* **JSON records of objects**:
** Start **

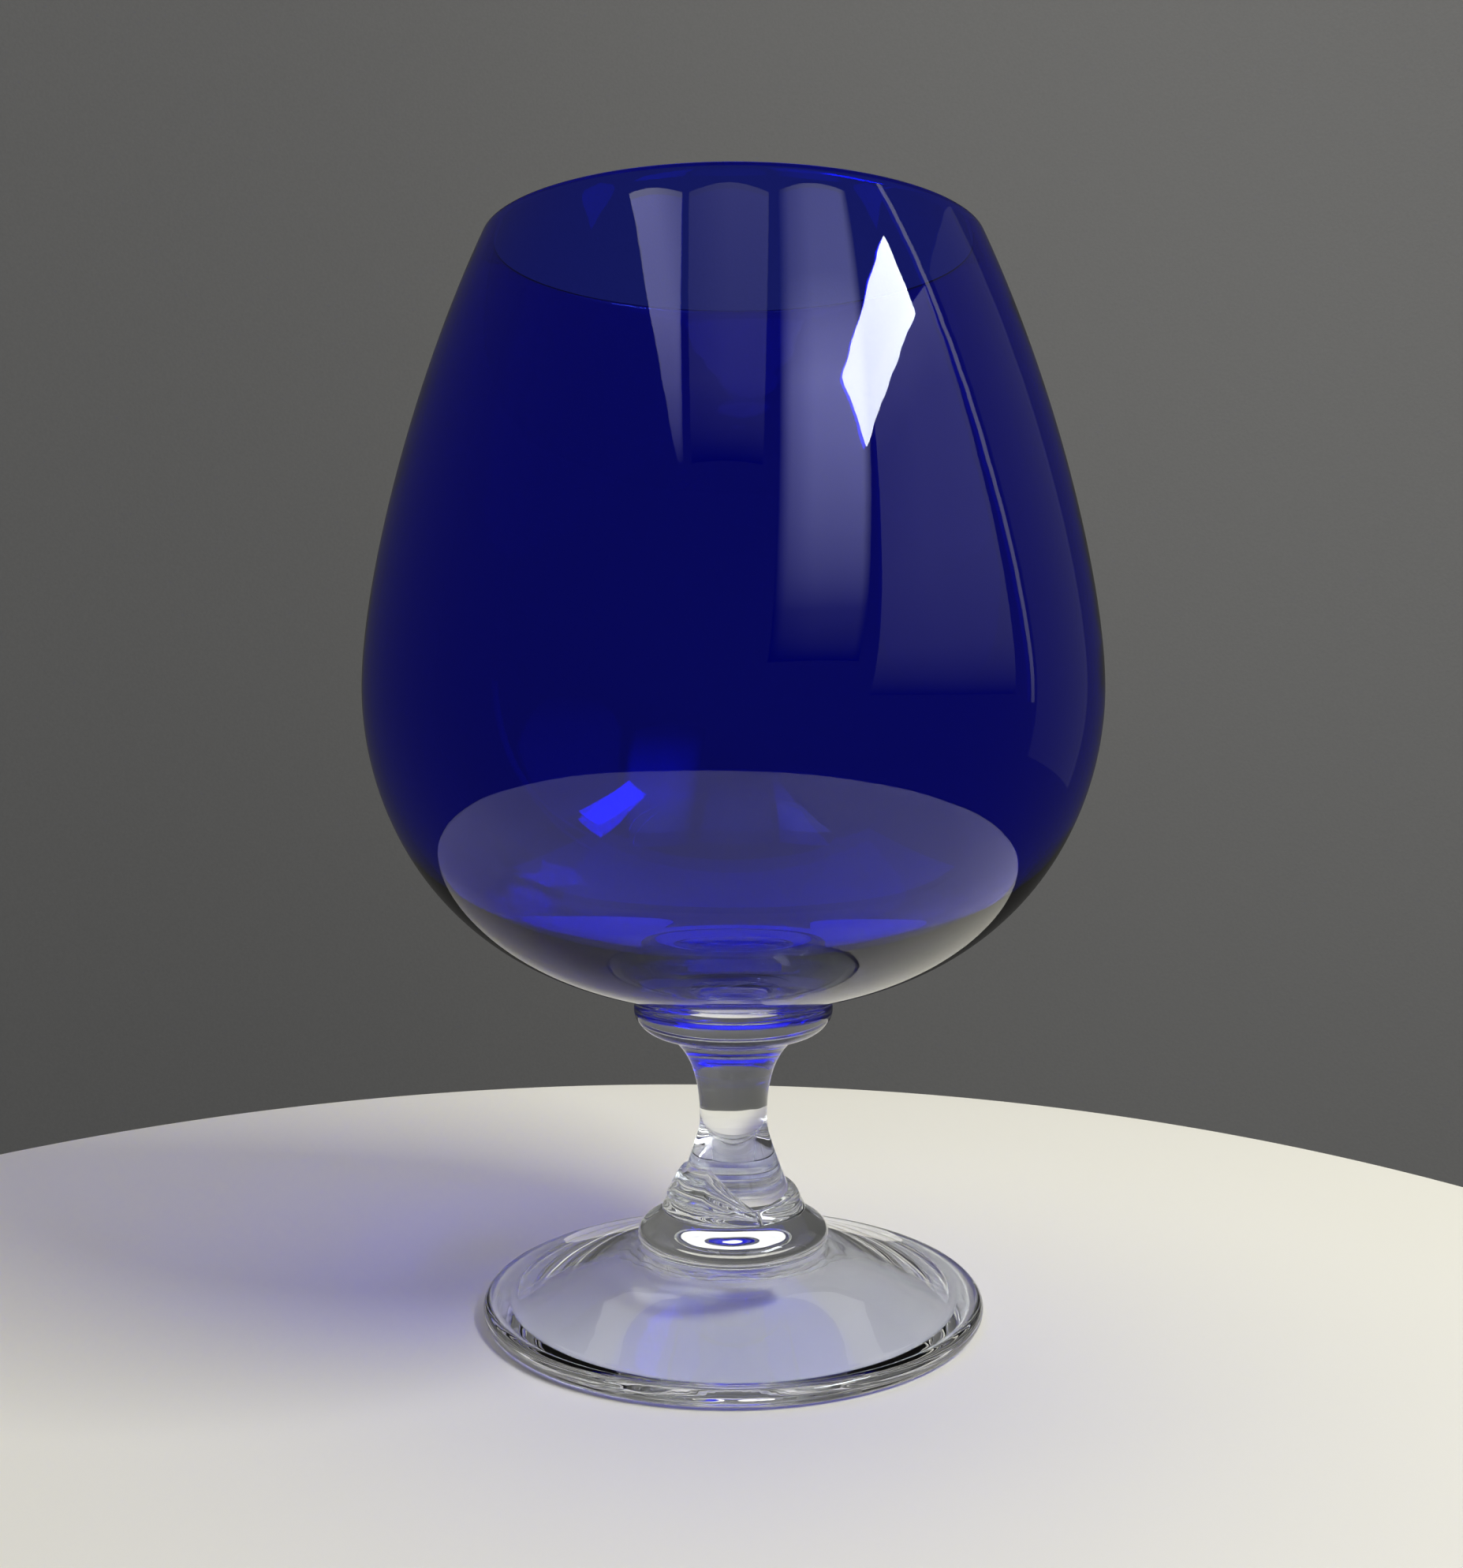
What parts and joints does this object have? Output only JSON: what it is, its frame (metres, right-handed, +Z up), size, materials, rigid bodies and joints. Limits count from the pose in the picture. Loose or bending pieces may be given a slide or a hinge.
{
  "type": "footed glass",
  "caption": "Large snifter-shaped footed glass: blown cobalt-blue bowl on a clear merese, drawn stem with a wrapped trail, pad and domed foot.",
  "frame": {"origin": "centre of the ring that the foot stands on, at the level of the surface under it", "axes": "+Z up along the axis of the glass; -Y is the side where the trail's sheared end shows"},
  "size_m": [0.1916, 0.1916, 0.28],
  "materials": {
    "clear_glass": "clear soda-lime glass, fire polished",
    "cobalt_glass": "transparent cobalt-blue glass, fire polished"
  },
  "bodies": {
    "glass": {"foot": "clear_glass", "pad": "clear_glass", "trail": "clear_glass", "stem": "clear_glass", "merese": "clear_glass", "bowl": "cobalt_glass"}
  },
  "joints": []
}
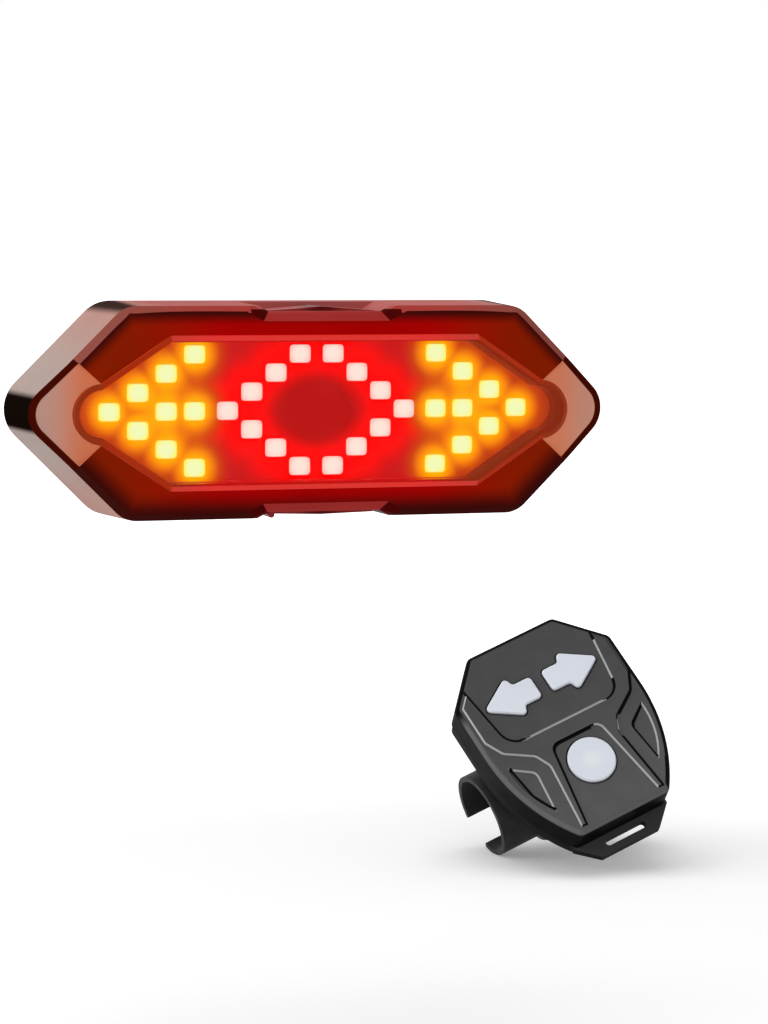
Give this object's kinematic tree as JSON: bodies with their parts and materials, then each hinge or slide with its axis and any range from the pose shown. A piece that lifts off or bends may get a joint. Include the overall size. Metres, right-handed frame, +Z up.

** End **

* **THE TASK**: Filter the records for lines holding the string "with". Copy each one.

* **ANSWER TO THE PROBLEM**:
  "caption": "Large snifter-shaped footed glass: blown cobalt-blue bowl on a clear merese, drawn stem with a wrapped trail, pad and domed foot.",
Give this object's kinematic tree as JSON: bodies with their parts and materials, then each hinge or slide with its axis and any range from the pose shown. A piece that lifts off or bends may get a joint. Include the overall size. Metres, right-handed frame, +Z up.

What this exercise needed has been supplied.